During that game, we were shocked. We had never seen anyone play so fast and so correctly. So after the game, Nieves and myself met him at dinner and I told him, “Joven [young man], tomorrow you play Karpov, you can’t play in this swashbuckling style, you have to play slowly, not in 16 minutes.” He said, “Sure Mr. Maurice”, and added, “OK I will play slowly. How about 17 minutes?” In that moment I knew I had found a special person on whom I was going to keep an eye. Nieves said, “Beat Karpov for me.” And Vishy said, “Sure. If I do, I will take you to the best Chinese restaurant in town.” Vishy won and came out running to Nieves. He said, “It’s a date. Let’s go.” We never forgot that moment … It was then that he became our Vishy.
Mauricio Perea, Viswanathan Anand's mentor and Spanish parent
I had never met a chess player with such wit, manners and talent. He visited us soon after in our little town, Collado Mediano. I would spend hours talking to him about history, astronomy and of course, chess. In 1992 he was to play a match against Ivanchuk and we suggested that he train in our house. He and his American friend stayed with us. We would take walks, eat out at restaurants and slowly we realised he had became our Indian son. We went with him to events and saw the way he played. In 1994, we suggested that he get a permanent second. He was now in the big league and playing at the big events. So Nieves decided that Ubilava would also move into our town. Vishy was finding it difficult to travel to India after each event and there were visa issues with each country, so we thought ideally he needed a base in Europe and the flexibility to work and travel.

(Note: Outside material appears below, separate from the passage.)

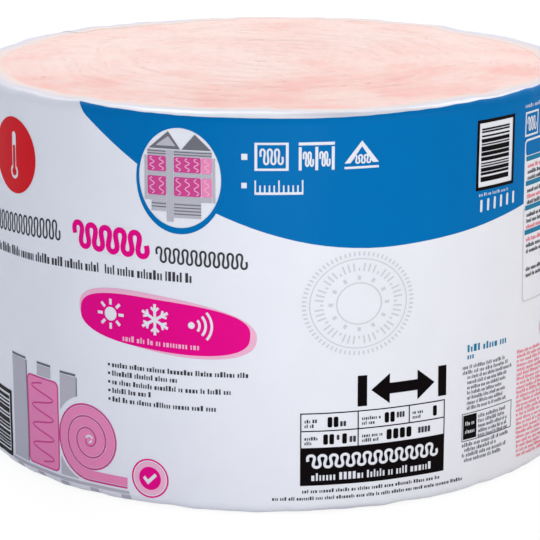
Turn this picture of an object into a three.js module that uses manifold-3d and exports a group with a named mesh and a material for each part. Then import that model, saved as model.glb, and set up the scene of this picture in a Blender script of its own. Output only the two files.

And he got his Spanish visa.
In 1994, Vishy also played for the right to challenge Kasparov. In the match against Kamsky in Las Palmas, I was made the Tournament Director, so I had to be away from Vishy. He lost the first game but played impressively in that match to squash Gata. The next big hurdle was Garry Kasparov. Nieves and I helped him train in Collado Mediano itself. He had a good team and had worked well. He won the ninth game and we thought Vishy was very close to winning the match. But he had some bad games and lost.
It was his inexperience at play and personally I think maybe he trained too hard. He didn’t have this Soviet training and was largely self-taught. In a match you need to have special guidance. I remember after the match, he invited us to a Japanese restaurant and we laughed so much. We never felt as if he lost. Garry on the other hand, was slamming doors. Vishy should or could have complained, but maybe he is a bit like me ….
On a lighter note, he was also to be married. He called us right after he saw Aruna and said “Nieves. I found a daughter-in-law for you. Treat her well.” We went for their wedding. I had asked a friend to teach me Kalyana vazhthugal in Tamil. When I went on stage and told Aruna that, she looked at me horrified. I turned pale thinking had I uttered some Tamil abuse. And she said, “Sorry Mr. Maurice I don’t speak Spanish.” Caramba, I thought, thank god.
Anand by then was already the World’s No.2 He had won a lot of tournaments, in all formats. He was just the best there is. Never in all the years have I seen him lose his temper. I have only seen him only fight with Nieves. She would come from the hair dresser and Vishy would mess her hair. One day Nieves took a broom stick, hid behind the door and whacked him hard when he entered. In 2000 when he won the World Championship, it was one of the happiest moments for us. He called us instantly. He always does. He was now a World Champion!
When Vishy plays badly -- and he rarely does -- I suffer a lot. I feel helpless. When he comes I always ask him, sometimes he laughs and says, “I knew Maurice I would get this from you.” In 2004 when I lost Nieves, Vishy was there.
Now when I see Vishy, this great champion, I think he has won the most difficult matches and achieved all that there is. Still when he rings the bell in my home, I rush to meet him. I see Vishy, the 19 year old with his hands in his pockets. Always eager to show me his games or clean my computer. He is my boy!